Whole-Genome Assessment of Clinical Acinetobacter baumannii Isolates Uncovers Potentially Novel Factors Influencing Carbapenem Resistance

Abstract

Carbapenems—one of the important last-line antibiotics for the treatment of gram-negative infections—are becoming ineffective for treating Acinetobacter baumannii infections. Studies have identified multiple genes (and mechanisms) responsible for carbapenem resistance. In some A. baumannii strains, the presence/absence of putative resistance genes is not consistent with their resistance phenotype—indicating the genomic factors underlying carbapenem resistance in A. baumannii are not fully understood.

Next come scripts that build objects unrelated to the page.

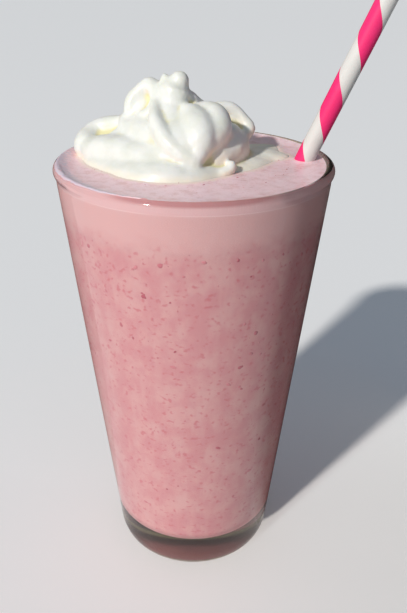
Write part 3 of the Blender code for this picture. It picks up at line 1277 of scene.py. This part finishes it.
@dataclass
class WhippedCream:
    """The dollop of cream, made of folds that run through three points each.

    A fold's points are (x, y, height above the drink, radius), in millimetres.
    The tail's ovals are (x, y, half length, half width, turn), in millimetres and degrees.
    Swell and ripple are the sizes and heights of the unevenness of its skin.
    """

    level: float = 148.3
    sink: float = 1.5
    voxel: float = 0.6
    softening: int = 10
    swell: Span = (6.5, 0.42)
    ripple: Span = (2.6, 0.1)
    ripple_shift: Point = (9.0, 0.0, 0.0)
    flattening: int = 60
    edge_reach: float = 0.5
    fold_steps: int = 16
    fold_roundness: int = 6
    round_end: Span = (45.0, 75.0)
    tail: tuple[Oval, ...] = ((17.0, 5.0, 20.0, 10.0, 63.0), (21.5, 7.6, 10.4, 7.0, -8.0))
    tail_thickness: float = 2.5
    tail_sides: tuple[int, int] = (64, 32)
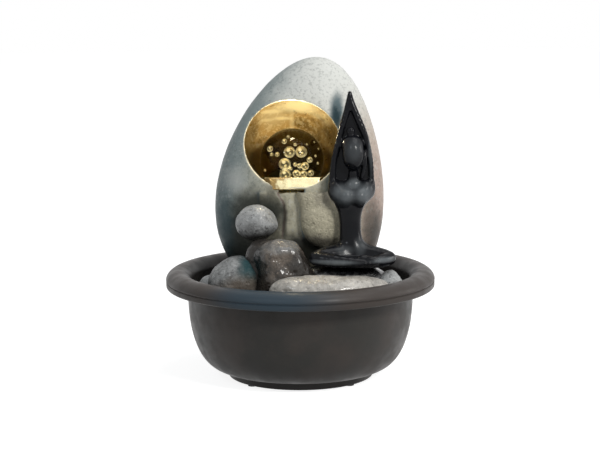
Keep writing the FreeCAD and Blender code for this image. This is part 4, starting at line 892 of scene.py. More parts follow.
# ------------------------------------------------------------------ bowl
class FOUNTAIN_OT_bowl(bpy.types.Operator):
    """Turns the bowl with its rolled rim, foot ring, ribs and cable slot"""
    bl_idname = "fountain.bowl"
    bl_label = "Bowl"

    def execute(self, context):
        s = settings().bowl
        finish = bowl_finish(s)
        piece = add_mesh("bowl_shell", *lathe(self.outline(s), 320), finish)
        half = s.slot_width / MM / 2
        slot_low = (-half, self.neck_r() - 3 * s.wall / MM, cad_box("bowl_rim")[0][2])
        slot = block("slot", slot_low, (half, 200, 200), finish)
        cut_away(piece, [slot])
        piece.data.set_sharp_from_angle(angle=math.radians(38))
        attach(piece, "bowl")
        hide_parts("bowl", "bowl_rim")
        for index in range(4):
            self.add_rib(s, index, finish)
        return {"FINISHED"}

    def neck_r(self):
        """Outside radius of the bowl's neck, under the rim."""
        return cad_box("bowl")[1][0]

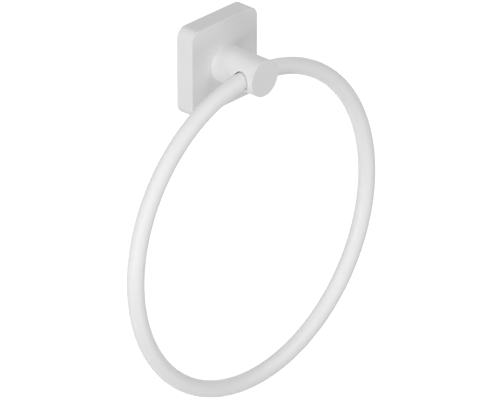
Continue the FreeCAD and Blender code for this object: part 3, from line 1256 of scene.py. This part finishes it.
@dataclass
class Studio:
    """Floor, world and lamps, with the floor's sizes in metres."""

    # the floor lies below every camera that looks at the object
    floor_drop: float = 4.0
    floor_side: float = 40.0
    floor_colour: str = "#F4F4F4"
    floor_glow: float = 1.0
    sky: float = 0.205
    # the small key at the left throws the post's shadow, and the others fill in round it
    lamps: tuple[SoftBox, ...] = (
        SoftBox("lamp_key", -80.0, 0.0, 0.35, 11.4),
        SoftBox("lamp_left_high", -75.0, 40.0, 0.35, 4.8),
        SoftBox("lamp_left_back", -120.0, 52.0, 0.8, 6.5),
        SoftBox("lamp_left", -40.0, 10.0, 0.8, 3.8),
        SoftBox("lamp_left_low", -35.0, -10.0, 0.8, 2.5),
        SoftBox("lamp_low", -20.0, -35.0, 0.8, 6.8),
        SoftBox("lamp_right", 45.0, 10.0, 0.8, 3.6),
        SoftBox("lamp_right_high", 30.0, 52.0, 0.8, 9.2),
        SoftBox("lamp_back_right", 140.0, -20.0, 1.6, 4.0),
        SoftBox("lamp_back_left", -140.0, -10.0, 0.8, 3.6),
    )

    def build(self) -> None:
        """Set up the floor, the world, the lamps and the colours of the picture."""
        low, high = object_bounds()
        middle = (low + high) / 2
        self._floor(middle)
        self._world()
        for lamp in self.lamps:
            lamp.hang(middle)
        bpy.context.scene.view_settings.view_transform = "Standard"
        LOG.info("studio: %d lamps", len(self.lamps))

    def _seen_plainly(self, tree: bpy.types.NodeTree) -> bpy.types.NodeSocket:
        """Tell the rays that show a surface from those that carry its light on.

        Args:
            tree: the node tree that asks.

        Returns:
            A factor of 1 for rays from the camera, from gloss and through glass, else 0.
        """
        path = add_node(tree, "ShaderNodeLightPath")
        either = add_node(tree, "ShaderNodeMath", {"operation": "MAXIMUM"},
                          {0: path.outputs["Is Camera Ray"], 1: path.outputs["Is Glossy Ray"]})
        return add_node(tree, "ShaderNodeMath", {"operation": "MAXIMUM"},
                        {0: either.outputs[0],
                         1: path.outputs["Is Transmission Ray"]}).outputs[0]

    def _floor(self, middle: Vector) -> None:
        """Lay the pale floor, with a glow that only lifts how white it looks.

        Args:
            middle: the object's middle, which the floor lies under.
        """
        mesh = bpy.data.meshes.new("studio_floor")
        half = self.floor_side / 2
        height = middle.z - self.floor_drop
        mesh.from_pydata([(middle.x - half, middle.y - half, height),
                          (middle.x + half, middle.y - half, height),
                          (middle.x + half, middle.y + half, height),
                          (middle.x - half, middle.y + half, height)], [], [(0, 1, 2, 3)])
        floor = bpy.data.objects.new("studio_floor", mesh)
        bpy.context.scene.collection.objects.link(floor)
        material = bpy.data.materials.new("studio_paper")
        tree = empty_tree(material)
        paper = add_node(tree, "ShaderNodeBsdfDiffuse", None, {"Color": linear(self.floor_colour)})
        glow = add_node(tree, "ShaderNodeMath", {"operation": "MULTIPLY"},
                        {0: self._seen_plainly(tree), 1: self.floor_glow})
        lift = add_node(tree, "ShaderNodeEmission", None,
                        {"Color": linear("#FFFFFF"), "Strength": glow.outputs[0]})
        both = add_node(tree, "ShaderNodeAddShader", None,
                        {0: paper.outputs[0], 1: lift.outputs[0]})
        add_node(tree, "ShaderNodeOutputMaterial", None, {"Surface": both.outputs[0]})
        # the glow lights nothing, so no light rays are spent on it
        material.cycles.emission_sampling = "NONE"
        mesh.materials.append(material)
        floor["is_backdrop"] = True

    def _world(self) -> None:
        """Light the object from all round with a grey sky that the camera sees as white."""
        world = bpy.data.worlds.new("studio_world")
        bpy.context.scene.world = world
        tree = empty_tree(world)
        grey = add_node(tree, "ShaderNodeBackground", None,
                        {"Color": linear("#FFFFFF"), "Strength": self.sky})
        white = add_node(tree, "ShaderNodeBackground", None,
                         {"Color": linear("#FFFFFF"), "Strength": 1.0})
        both = add_node(tree, "ShaderNodeMixShader", None,
                        {0: self._seen_plainly(tree), 1: grey.outputs[0], 2: white.outputs[0]})
        add_node(tree, "ShaderNodeOutputWorld", None, {"Surface": both.outputs[0]})


@dataclass
class StudioCamera:
    """The camera, from the left, above and far off, as in the picture."""

    # how far the view is turned from square on to the wall, and how far it looks down
    turn_deg: float = 47.214
    down_deg: float = 26.957
    # from the camera to the plane through the wall's origin, and where that origin is seen
    distance_mm: float = 3169.5
    origin_right_mm: float = -21.1755
    origin_up_mm: float = 75.3714
    picture_width_px: int = 500
    focal_px: float = 6034.0
    sensor_mm: float = 36.0
    # the farthest that it sees, in metres, which takes in the floor
    sight: float = 60.0

    def build(self) -> None:
        """Place the camera."""
        turn = math.radians(self.turn_deg)
        down = math.radians(self.down_deg)
        right = Vector((math.cos(turn), -math.sin(turn), 0.0))
        up = Vector((math.sin(turn) * math.sin(down), math.cos(turn) * math.sin(down),
                     math.cos(down)))
        ahead = Vector((math.sin(turn) * math.cos(down), math.cos(turn) * math.cos(down),
                        -math.sin(down)))
        place = -(right * self.origin_right_mm + up * self.origin_up_mm + ahead * self.distance_mm)
        lens = bpy.data.cameras.new("studio_camera")
        lens.sensor_width = self.sensor_mm
        lens.lens = self.focal_px * self.sensor_mm / self.picture_width_px
        lens.clip_end = self.sight
        camera = bpy.data.objects.new("studio_camera", lens)
        camera.matrix_world = Matrix.Translation(place * MM) @ Matrix(
            (right, up, -ahead)).transposed().to_4x4()
        bpy.context.scene.collection.objects.link(camera)
        bpy.context.scene.camera = camera
        LOG.info("camera: %.0f mm lens, %.0f mm away", lens.lens, self.distance_mm)


def main() -> None:
    """Build and dress every piece in order, then the studio."""
    logging.basicConfig(level=logging.INFO, format="%(name)s %(message)s")
    for assembly in (CoverPlate(), BoredPost(), HangingRing(), WallBracket(), GrubScrew()):
        assembly.dress(assembly.build())
    fixing = PostFixing()
    fixing.dress(fixing.build_screw(), fixing.build_washer())
    Studio().build()
    StudioCamera().build()


if __name__ == "__main__":
    main()
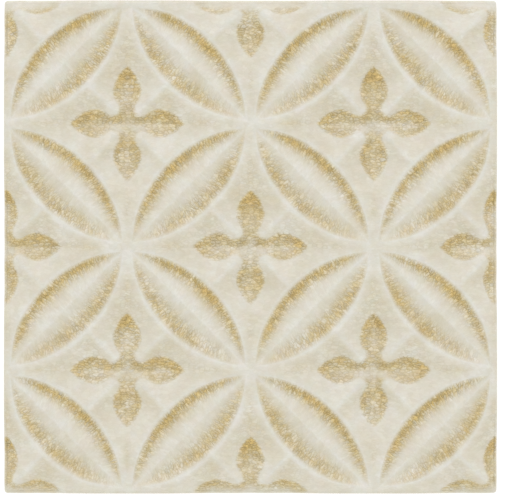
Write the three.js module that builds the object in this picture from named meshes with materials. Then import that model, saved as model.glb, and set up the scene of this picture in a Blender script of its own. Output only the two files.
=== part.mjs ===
import * as THREE from 'three';
import { ParametricGeometry } from 'three/addons/geometries/ParametricGeometry.js';
import { mergeGeometries, mergeVertices } from 'three/addons/utils/BufferGeometryUtils.js';

// A relief glazed wall tile, pressed and fired as one piece, lying face up.
// Millimetres, +Z up. The origin is the middle of the flat back.
//
// The face repeats an old ornament of overlapping circles. Circles stand round
// flowers on a square lattice, and each pair of neighbours crosses in a pointed
// petal. Four petals point at every node of the lattice, and the star-shaped
// field that is left round each flower is cut away towards it.

// Slab
const TILE_SIDE = 148;
const TILE_THICKNESS = 9;
const ARRIS_RADIUS = 1;
const BACK_CHAMFER = 0.8;
const EDGE_GATHER = 4;

// Petals: a wall falls from the rim to a trench, and a roof rises from it to the spine
const REPEATS = 2;
const RIM_BAND = 1.4;
const RIM_ROUNDING = 0.6;
const WALL_SLOPE = 0.36;
const ROOF_SLOPE = 0.28;
const TRENCH_ROUNDING = 0.9;
const SPINE_END_DROP = 0.9;

// Field: a ridge from each rim to the flower, a facet on both sides of it, and a
// hollow that sinks from the nodes towards the lobe tips. The hollow's sides are
// level at the node and the steeper the further they are from it.
const RIDGE_DROP = 0.05;
const RIDGE_SLOPE = 0.065;
const FACET_SLOPE = 0.275;
const VALLEY_ROUNDING = 0.8;
const HOLLOW_REACH = 27.5;
const HOLLOW_SLOPE = 0.212;
const HOLLOW_BEND = 7.5;
const HOLLOW_TWIST = 0.0125;
const FIELD_ROUNDING = 0.9;

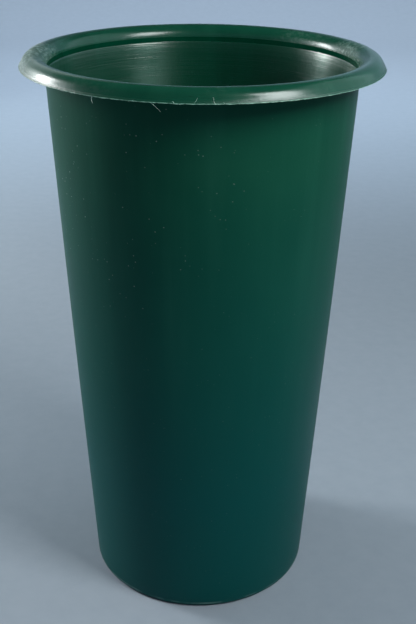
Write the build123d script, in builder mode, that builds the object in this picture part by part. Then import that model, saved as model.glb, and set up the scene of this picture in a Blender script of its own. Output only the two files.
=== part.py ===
from build123d import *
import math
import os

# Florist bucket: one tall tapered plastic moulding with a rolled-over rim.
# The moulding is divided into its forming regions, which meet face to face:
#   rim_shoulder  inner half of the roll at the mouth, rising to the crest
#   rim_skirt     outer half of the roll, bent over and then straight down to the trimmed lip
#   neck_band     short plain band under the roll, with a small step at its foot
#   tapered_wall  long straight cone
#   heel          rounded corner at the foot of the wall
#   foot_ring     flat ring that the bucket stands on
#   floor_riser   leaning ring that lifts the middle of the floor
#   floor_panel   raised middle of the floor
# Millimetres, +Z up, origin at the centre of the resting plane.

# Driving dimensions
overall_height = 428.0
rim_radius = 130.0          # to the outside of the lip
roll_width = 19.2           # across the roll, from the mouth to the lip
roll_height = 8.6           # from the lip's edge up to the crest
skirt_slope = 62.0          # of the skirt's straight face, in degrees below level
wall_thickness = 2.0
wall_top_radius = 112.4     # outside of the cone where the neck band begins
base_radius = 89.2          # outside of the cone carried down to the resting plane
band_height = 3.6
heel_height = 14.0
heel_radius = 2.5
floor_thickness = 2.5
floor_lift = 4.0            # clearance under the raised middle of the floor
ring_outer_radius = 84.0    # where the foot ring meets the heel
ring_inner_radius = 79.0    # where the foot ring meets the riser
floor_panel_radius = 74.0
inner_corner_radius = 1.5   # inside the heel
quarter_turn = 90.0

# Levels and radii that follow from them
roll_base = overall_height - roll_height
wall_top = roll_base - band_height
mouth_radius = rim_radius - roll_width
roll_half = roll_width / 2
crest_radius = rim_radius - roll_half
slope_sin = math.sin(math.radians(skirt_slope))
slope_cos = math.cos(math.radians(skirt_slope))
bend_radius = (roll_half * slope_sin - roll_height * slope_cos) / (1 - slope_cos)
lip_width = wall_thickness / slope_sin
taper = (wall_top_radius - base_radius) / wall_top


def outside_radius(height):
    """Radius of the cone's outside at a height above the resting plane."""
    return base_radius + taper * height


def inside_radius(height):
    """Radius of the cone's inside at a height above the resting plane."""
    return outside_radius(height) - wall_thickness


os.makedirs("parts", exist_ok=True)

# Rim shoulder: rises from the neck band to the crest
with BuildPart() as rim_shoulder:
    with BuildSketch(Plane.XZ) as shoulder_section:
        with BuildLine() as shoulder_outline:
            roll_centre = (crest_radius, roll_base)
            outer_arch = EllipticalCenterArc(
                roll_centre, roll_half, roll_height, start_angle=quarter_turn, arc_size=quarter_turn
            )
            inner_arch = EllipticalCenterArc(
                roll_centre,
                roll_half - wall_thickness,
                roll_height - wall_thickness,
                start_angle=quarter_turn,
                arc_size=quarter_turn,
            )
            Line(outer_arch @ 0, inner_arch @ 0)
            Line(outer_arch @ 1, inner_arch @ 1)
        make_face()
    revolve(axis=Axis.Z)
rim_shoulder.part.label = "rim_shoulder"
export_step(rim_shoulder.part, "parts/rim_shoulder.step")

# Rim skirt: bends over from the crest, then falls straight to the trimmed lip
with BuildPart() as rim_skirt:
    with BuildSketch(Plane.XZ) as skirt_section:
        with BuildLine() as skirt_outline:
            bend_centre = (crest_radius, overall_height - bend_radius)
            outer_bend = CenterArc(bend_centre, bend_radius, quarter_turn, -skirt_slope)
            inner_bend = CenterArc(
                bend_centre, bend_radius - wall_thickness, quarter_turn, -skirt_slope
            )
            Line(outer_bend @ 0, inner_bend @ 0)
            outer_face = Line(outer_bend @ 1, (rim_radius, roll_base))
            inner_face = Line(inner_bend @ 1, (rim_radius - lip_width, roll_base))
            Line(outer_face @ 1, inner_face @ 1)
        make_face()
    revolve(axis=Axis.Z)
rim_skirt.part.label = "rim_skirt"
export_step(rim_skirt.part, "parts/rim_skirt.step")

# Neck band: upright inside, flaring slightly into the roll outside
with BuildPart() as neck_band:
    with BuildSketch(Plane.XZ) as band_section:
        with BuildLine() as band_outline:
            Polyline(
                (mouth_radius, wall_top),
                (outside_radius(wall_top), wall_top),
                (mouth_radius + wall_thickness, roll_base),
                (mouth_radius, roll_base),
                close=True,
            )
        make_face()
    revolve(axis=Axis.Z)
neck_band.part.label = "neck_band"
export_step(neck_band.part, "parts/neck_band.step")

# Tapered wall: its top face is wider than the band, which leaves the small inner step
with BuildPart() as tapered_wall:
    with BuildSketch(Plane.XZ) as wall_section:
        with BuildLine() as wall_outline:
            Polyline(
                (inside_radius(heel_height), heel_height),
                (outside_radius(heel_height), heel_height),
                (outside_radius(wall_top), wall_top),
                (inside_radius(wall_top), wall_top),
                close=True,
            )
        make_face()
    revolve(axis=Axis.Z)
tapered_wall.part.label = "tapered_wall"
export_step(tapered_wall.part, "parts/tapered_wall.step")

# Heel: the wall turns under it, with a rounded corner outside and inside
with BuildPart() as heel:
    with BuildSketch(Plane.XZ) as heel_section:
        with BuildLine() as heel_outline:
            FilletPolyline(
                (inside_radius(heel_height), heel_height),
                (inside_radius(floor_thickness), floor_thickness),
                (ring_outer_radius, floor_thickness),
                (ring_outer_radius, 0),
                (base_radius, 0),
                (outside_radius(heel_height), heel_height),
                radius=[0, inner_corner_radius, 0, 0, heel_radius, 0],
                close=True,
            )
        make_face()
    revolve(axis=Axis.Z)
heel.part.label = "heel"
export_step(heel.part, "parts/heel.step")

# Foot ring: flat above and below, the face that the bucket stands on
with BuildPart() as foot_ring:
    with BuildSketch() as ring_outline:
        Circle(ring_outer_radius)
        Circle(ring_inner_radius, mode=Mode.SUBTRACT)
    extrude(amount=floor_thickness)
foot_ring.part.label = "foot_ring"
export_step(foot_ring.part, "parts/foot_ring.step")

# Floor riser: leans inwards from the foot ring up to the raised floor
with BuildPart() as floor_riser:
    with BuildSketch(Plane.XZ) as riser_section:
        with BuildLine() as riser_outline:
            Polyline(
                (ring_inner_radius, 0),
                (ring_inner_radius, floor_thickness),
                (floor_panel_radius, floor_lift + floor_thickness),
                (floor_panel_radius, floor_lift),
                close=True,
            )
        make_face()
    revolve(axis=Axis.Z)
floor_riser.part.label = "floor_riser"
export_step(floor_riser.part, "parts/floor_riser.step")

# Floor panel: the raised middle of the floor
with BuildPart() as floor_panel:
    with BuildSketch(Plane.XY.offset(floor_lift)) as panel_outline:
        Circle(floor_panel_radius)
    extrude(amount=floor_thickness)
floor_panel.part.label = "floor_panel"
export_step(floor_panel.part, "parts/floor_panel.step")
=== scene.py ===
import bpy
import bmesh
import math
from mathutils import Matrix, Vector, noise


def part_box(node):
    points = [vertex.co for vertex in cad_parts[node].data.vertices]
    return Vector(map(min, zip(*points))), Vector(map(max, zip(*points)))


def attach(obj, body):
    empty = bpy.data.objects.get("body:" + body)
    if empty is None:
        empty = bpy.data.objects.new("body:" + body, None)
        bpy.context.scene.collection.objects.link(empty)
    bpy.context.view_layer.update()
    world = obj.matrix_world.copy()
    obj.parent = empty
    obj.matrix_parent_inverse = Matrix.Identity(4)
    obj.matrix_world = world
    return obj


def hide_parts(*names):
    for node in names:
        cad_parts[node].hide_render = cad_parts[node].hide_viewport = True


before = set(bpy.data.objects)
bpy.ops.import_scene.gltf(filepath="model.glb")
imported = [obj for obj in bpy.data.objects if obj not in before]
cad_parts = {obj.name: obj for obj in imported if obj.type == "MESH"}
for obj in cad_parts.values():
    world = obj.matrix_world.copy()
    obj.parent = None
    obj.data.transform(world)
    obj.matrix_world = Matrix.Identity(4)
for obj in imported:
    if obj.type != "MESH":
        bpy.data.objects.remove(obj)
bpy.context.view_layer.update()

MM = 0.001
SHARP_ANGLE = math.radians(35)       # faces that meet at more than this keep a hard edge

# ---------------------------------------------------------------- sizes, read from the frame

rim_low, rim_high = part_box("rim_skirt")
band_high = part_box("neck_band")[1]
wall_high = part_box("tapered_wall")[1]
heel_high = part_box("heel")[1]
riser_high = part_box("floor_riser")[1]
panel_low, panel_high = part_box("floor_panel")

WALL = 2.0 * MM                      # thickness of the moulding
RIM_R = rim_high.x                   # outside of the lip
CREST_Z = rim_high.z
ROLL_Z = rim_low.z                   # level of the lip's edge
ROLL_H = CREST_Z - ROLL_Z
FLARE_R = band_high.x                # outside of the band where it meets the roll
MOUTH_R = FLARE_R - WALL
ROLL_A = (RIM_R - MOUTH_R) / 2       # half the roll's width
ROLL_R = (RIM_R + MOUTH_R) / 2       # radius of the roll's crest
SKIRT_SLOPE = 62.0                   # of the skirt's straight face, in degrees below level
SLOPE_SIN = math.sin(math.radians(SKIRT_SLOPE))
SLOPE_COS = math.cos(math.radians(SKIRT_SLOPE))
BEND_R = (ROLL_A * SLOPE_SIN - ROLL_H * SLOPE_COS) / (1 - SLOPE_COS)
LIP_W = WALL / SLOPE_SIN             # width of the trimmed edge
WALL_TOP_Z = wall_high.z
WALL_TOP_R = wall_high.x
HEEL_Z = heel_high.z
HEEL_R = heel_high.x
TAPER = (WALL_TOP_R - HEEL_R) / (WALL_TOP_Z - HEEL_Z)
RISER_R = riser_high.x
PANEL_R = panel_high.x
FLOOR_LOW = panel_low.z
FLOOR_TOP = panel_high.z
FLOOR_T = FLOOR_TOP - FLOOR_LOW


def cone(z):
    """Radius of the wall's outside at height z."""
    return HEEL_R + TAPER * (z - HEEL_Z)


# ---------------------------------------------------------------- camera

EYE_BACK = 711.4 * MM
EYE_HEIGHT = 552.2 * MM
LOOK_DOWN = math.radians(24.83)
LOOK_RIGHT = math.radians(0.45)
LEAN = math.radians(0.63)
SENSOR_WIDTH = 36.0                  # of the camera, in mm, as its focal length is
FOCAL_LENGTH = 56.45
NEAR_CLIP = 10 * MM

camera_data = bpy.data.cameras.new("camera")
camera_data.sensor_width = SENSOR_WIDTH
camera_data.lens = FOCAL_LENGTH
camera_data.clip_start = NEAR_CLIP
camera = bpy.data.objects.new("camera", camera_data)
turn = (
    Matrix.Rotation(-LOOK_RIGHT, 4, "Z")
    @ Matrix.Rotation(math.pi / 2 - LOOK_DOWN, 4, "X")
    @ Matrix.Rotation(LEAN, 4, "Z")
)
camera.matrix_world = Matrix.Translation((0, -EYE_BACK, EYE_HEIGHT)) @ turn
bpy.context.scene.collection.objects.link(camera)
bpy.context.scene.camera = camera
bpy.context.scene.view_settings.view_transform = "Standard"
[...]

Here, we describe a large-scale whole-genome genotype-phenotype association study with 349 A. baumannii isolates that extends beyond the presence/absence of individual antimicrobial resistance genes and includes the genomic positions and pairwise interactions of genes. Ten known resistance genes exhibited statistically significant associations with resistance to imipenem, a type of carbapenem: blaOXA-23, qacEdelta1, sul1, mphE, msrE, ant(3”)-II, aacC1, yafP, aphA6, and xerD. A review of the strains without any of these 10 genes uncovered a clade of isolates with diverse imipenem resistance phenotypes. Finer resolution evaluation of this clade revealed the presence of a 38.6 kbp conserved chromosomal region found exclusively in imipenem-susceptible isolates. This region appears to host several HTH-type DNA binding transcriptional regulators and transporter genes. Imipenem-susceptible isolates from this clade also carried two mutually exclusive plasmids that contain genes previously known to be specific to imipenem-susceptible isolates. Our analysis demonstrates the utility of using whole genomes for genotype-phenotype correlations in the context of antibiotic resistance and provides several new hypotheses for future research.